Cet accord a une durée de validité de trois ans, renouvelable par tacite reconduction. Le Kosovo a d'ores et déjà accompli les procédures internes permettant l'entrée en vigueur de l'accord de réadmission et son protocole, et transmis son instrument d'approbation à la Partie française le 8 février 2010.
Il est à noter que tous les accords de réadmission prévoient que les frais liés à la réadmission et au transit sont à la charge de la partie requérante. C'est donc la France qui prend en charge le coût de la réadmission en Serbie ou au Kosovo des immigrés en situation illégale, y compris du transit. Ces dépenses sont financées sur le programme 303, « Immigration et Asile », action 3 « Lutte contre l'immigration irrégulière ».
Enfin, concernant la transmission de données, comme le soulignent les études d'impact des deux projets de loi, ni le Kosovo, qui n'est même pas lié par la Convention du Conseil de l'Europe pour la protection des personnes à l'égard du traitement automatisé des données à caractère personnel, adoptée à Strasbourg le 28 janvier 1981, ni la Serbie, ne pourront se voir transférer des données à caractère personnel. La CNIL estime en effet qu'ils ne disposent pas d'une législation adéquate en matière de protection des données à caractère personnel, et à ce jour aucun des deux pays n'a fait l'objet d'une reconnaissance de protection adéquate par la Commission européenne. L'accord avec le Kosovo et son protocole ainsi que le protocole avec la Serbie permettront néanmoins à la France de développer dans le cadre de la coopération en matière de retour forcé l'échange de renseignements en matière d'immigration irrégulière, selon les modalités qu'ils fixent.

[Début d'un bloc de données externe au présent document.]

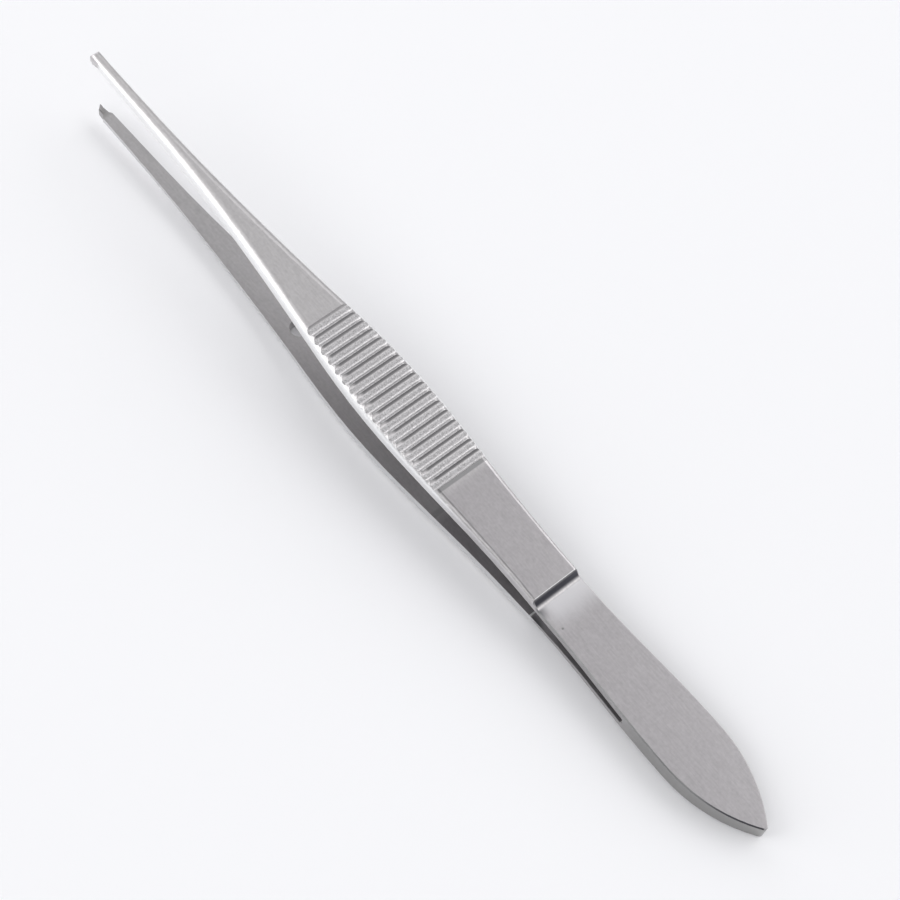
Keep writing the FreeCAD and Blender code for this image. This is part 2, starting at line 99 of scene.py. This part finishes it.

Pour conclure, je soulignerai que l'encadrement des réadmissions d'immigrants en situation irrégulière qui est proposé par ces accords et protocoles est bienvenu et tend à faciliter la mise en oeuvre de procédures très délicates. Ils ne nous dispensent évidemment pas d'assurer la qualité de nos procédures internes, notamment en matière d'examen des demandes d'asile. Et c'est sous le bénéfice de ce rappel que je vous propose d'adopter les deux projets de loi.